§ **Data block**:
━━━━━━━━━━━━━━━━━━━━
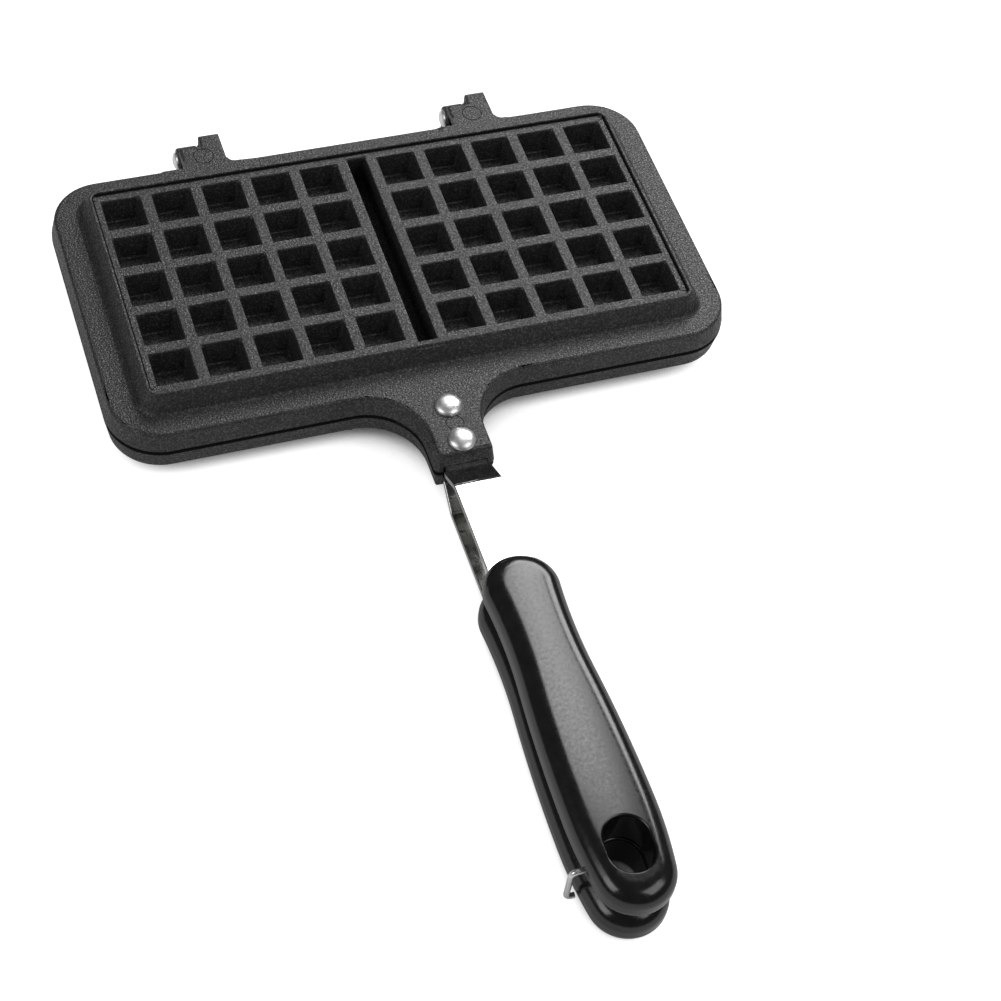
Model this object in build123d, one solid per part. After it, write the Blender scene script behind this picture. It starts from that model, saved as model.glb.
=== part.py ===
"""Stovetop waffle pan: two identical cast aluminium halves on a pair of rear hinge pins.

Each half carries a steel strap riveted to its neck and a moulded grip on the strap.
A wire hoop on the upper grip clips over the side of the lower one.
All lengths are millimetres. X runs across the pan, +Y towards the hinge, +Z up.
The halves are drawn in a half frame: origin at the middle of the mould, z = 0 on the
parting plane and z growing outwards. The upper half stands as drawn, and the lower
half is the same casting turned half round about Y.
"""
import os
from math import atan, degrees, sqrt

from build123d import *

# Mould grid
GRID_PITCH = 18.5
COLUMNS = 5
ROWS = 5
MIDDLE_PITCH = 29.7          # between the inner columns of the two waffles
POCKET_SIZE = 14.1           # pocket mouth
POCKET_DEPTH = 9.5
POCKET_DRAFT = 1.4           # each pocket wall leans in by this over its depth
POST_WALL = 1.8              # metal round a pocket
POST_END = 2.3               # metal under a pocket floor

# Casting heights above the parting plane
PARTING_GAP = 0.3            # between the two closed halves
FLANGE_HEIGHT = 8.5
FACE_HEIGHT = 15.0
LIP_HEIGHT = 16.2

# Casting outlines
FLANGE_LENGTH = 229.0        # along X, at the parting plane
FLANGE_WIDTH = 124.0         # along Y, at the parting plane
FLANGE_CORNER = 19.5
FLANGE_DRAFT = 1.5           # the side wall leans in by this over the flange height
BLOCK_LENGTH = 207.2         # foot of the raised block
BLOCK_WIDTH = 104.8
BLOCK_CORNER = 7.6
BLOCK_DRAFT = 3.6            # the block wall leans in by this from flange to lip
LIP_WIDTH = 1.2
SIDE_WALL = 3.2
PLATE_WALL = 3.0
CAVITY_DRAFT = 1.6

# Divider between the two waffles
DIVIDER_SLOT = 7.0
DIVIDER_LENGTH = 90.7
DIVIDER_WALL = 2.2
DIVIDER_END = 2.3

# Hinge
HINGE_SPACING = 105.4        # between the middles of the two hinges
PIN_OFFSET = 11.0            # pin axis behind the flange at the parting plane
PIN_RADIUS = 2.0
PIN_CLEARANCE = 0.06
PIN_HEAD_RADIUS = 3.5
PIN_HEAD_HEIGHT = 1.7
PIN_TAIL_RADIUS = 2.9
PIN_TAIL_HEIGHT = 1.0
KNUCKLE_RADIUS = 4.7
KNUCKLE_WIDTH = 8.0
KNUCKLE_GAP = 0.4            # between the two halves' knuckles
ROOF_THICKNESS = 3.0
PIN_END_CLEARANCE = 0.1      # between a knuckle and a pin head
TAIL_REACH = 2.9             # square tail behind the pin axis
ROOF_REACH = -2.1            # end of the roof, seen from the pin axis
EAR_ROOT_FILLET = 3.0

# Neck
NECK_WIDTH = 19.2            # at its top
NECK_SPREAD = 1.5            # each side leans out by this at the parting plane
NECK_REACH = 30.9            # beyond the flange at the parting plane
NECK_BED = 3.0               # underside of the neck, above the parting plane
NECK_ROOT_FILLET = 20.0
NECK_TIP_FILLET = 2.2
RECESS_WIDTH = 15.6          # room for the strap between the neck's side walls
RECESS_START = 4.0           # recess's inner end, beyond the flange

# Strap
STRAP_WIDTH = 17.0
STRAP_SEAT_WIDTH = 15.2      # narrowed to fit the neck
STRAP_SEAT_REACH = 32.0      # end of the narrowed length, beyond the flange
STRAP_THICKNESS = 2.0
STRAP_START = 4.4            # strap's inner end, beyond the flange
STRAP_RISE_START = 33.0      # joggle, beyond the flange
STRAP_RISE_RUN = 10.0
STRAP_RISE = 5.5
STRAP_BEND = 4.0
TANG_WIDTH = 12.0            # inside the grip
TANG_START = 3.0             # behind the grip's front end
STRAP_END = 164.0            # end of the tang, beyond the flange

# Rivets
RIVET_FIRST = 9.0            # first rivet, beyond the flange
RIVET_SPACING = 15.3
RIVET_RADIUS = 2.2
RIVET_CLEARANCE = 0.01
RIVET_HEAD_RADIUS = 5.0
RIVET_HEAD_HEIGHT = 2.5
RIVET_TAIL_RADIUS = 3.8
RIVET_TAIL_HEIGHT = 0.6

# Grip
GRIP_START = 76.3            # front end of the grip, beyond the flange
GRIP_LENGTH = 132.6
GRIP_RAISE = 7.7             # middle of the grip above the parting plane
GRIP_THICKNESS = 14.4
GRIP_EDGE = 5.6              # rounding of its top and bottom edges
GRIP_HALF_WIDTH = 15.0       # at its widest
GRIP_WIDEST = 97.4           # widest place, behind the front end
GRIP_NOSE_RADIUS = 13.0      # plan arcs, from the front end to the tip
GRIP_WAIST_RADIUS = 200.0
GRIP_SWELL_RADIUS = 576.0
GRIP_TIP_RADIUS = 13.2

# Hanging hole
HANG_FROM_TIP = 19.8
HANG_WIDTH = 14.6
HANG_LENGTH = 19.3
HANG_EDGE = 0.7

# Locking hoop
HOOP_FROM_TIP = 19.4
HOOP_PIVOT_HEIGHT = 5.0      # above the parting plane
HOOP_DROP = 15.5             # pivot to the turned-in end
HOOP_OUT = 17.5              # wire's middle, from the middle of the grips
HOOP_END = 14.65             # inner end of the catch, from the middle of the grips
HOOP_INNER = 9.2             # inner end of the pivot, from the middle of the grips
HOOP_BORE_END = 8.9
HOOP_WIRE_RADIUS = 1.0
HOOP_BEND = 2.0
HOOP_BORE_CLEARANCE = 0.06

# Places worked out from the sizes above
FLANGE_FRONT = -FLANGE_WIDTH / 2
FLANGE_BACK = FLANGE_WIDTH / 2
PIN_Y = FLANGE_BACK + PIN_OFFSET
GRIP_FRONT = FLANGE_FRONT - GRIP_START
GRIP_TIP = GRIP_FRONT - GRIP_LENGTH
STRAP_LOW = NECK_BED - STRAP_THICKNESS / 2
STRAP_HIGH = STRAP_LOW + STRAP_RISE
STAND = Pos(0, 0, LIP_HEIGHT)
LOW = PARTING_GAP / 2


def lean(run, rise):
    """Taper angle, in degrees, of a wall that leans by run over rise."""
    return degrees(atan(run / rise))


def tapered(outline, z, height, run):
    """Frustum on outline at height z, drawn in by run over its height."""
    return extrude(Pos(0, 0, z) * outline, amount=height, taper=lean(run, height))


def column_places():
    inner = MIDDLE_PITCH / 2
    right = [inner + GRID_PITCH * i for i in range(COLUMNS)]
    return [-x for x in reversed(right)] + right


def grid_places():
    rows = [GRID_PITCH * (j - (ROWS - 1) / 2) for j in range(ROWS)]
    return [Pos(x, y, 0) for x in column_places() for y in rows]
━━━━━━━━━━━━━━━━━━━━
§ **Exercise requirements**: Quote verbatim the opening lines of the listing above, ending with the line where "rear hinge pins." appears; include both endpoints and nothing more.

§ **Result**:
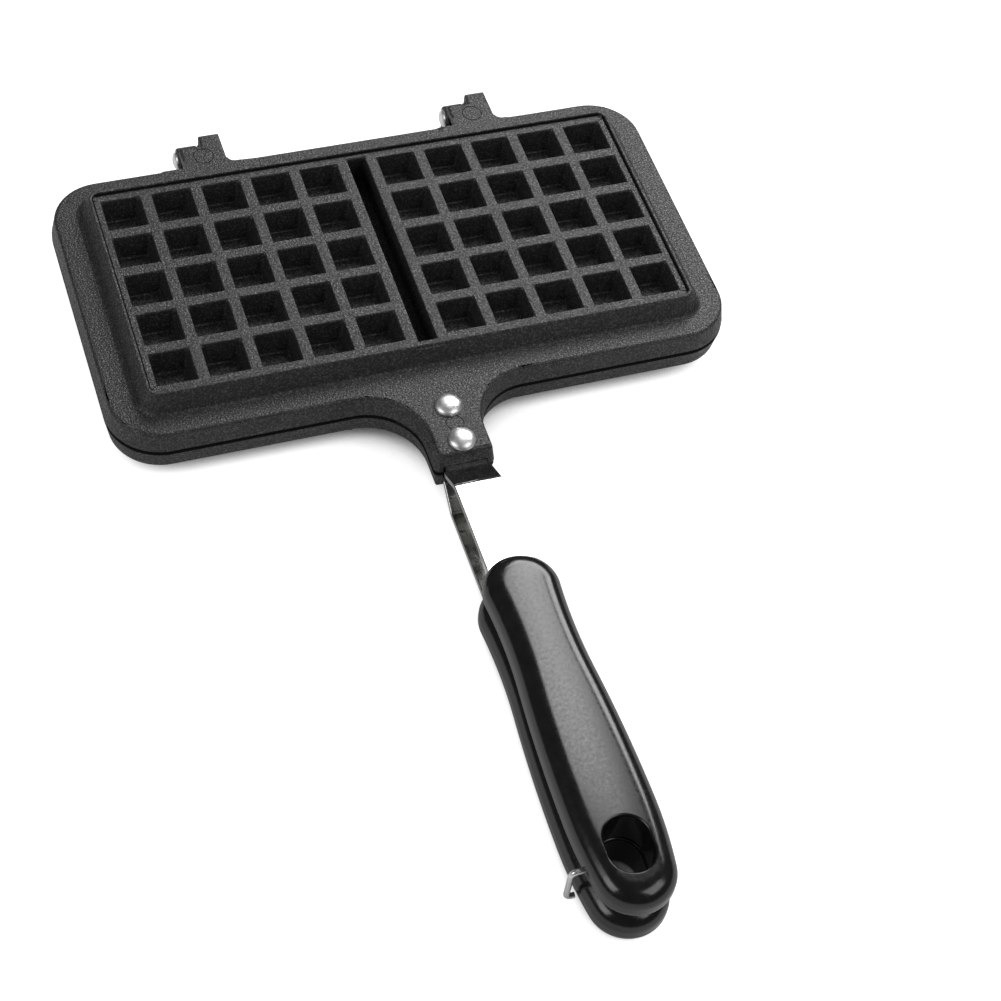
Model this object in build123d, one solid per part. After it, write the Blender scene script behind this picture. It starts from that model, saved as model.glb.
=== part.py ===
"""Stovetop waffle pan: two identical cast aluminium halves on a pair of rear hinge pins.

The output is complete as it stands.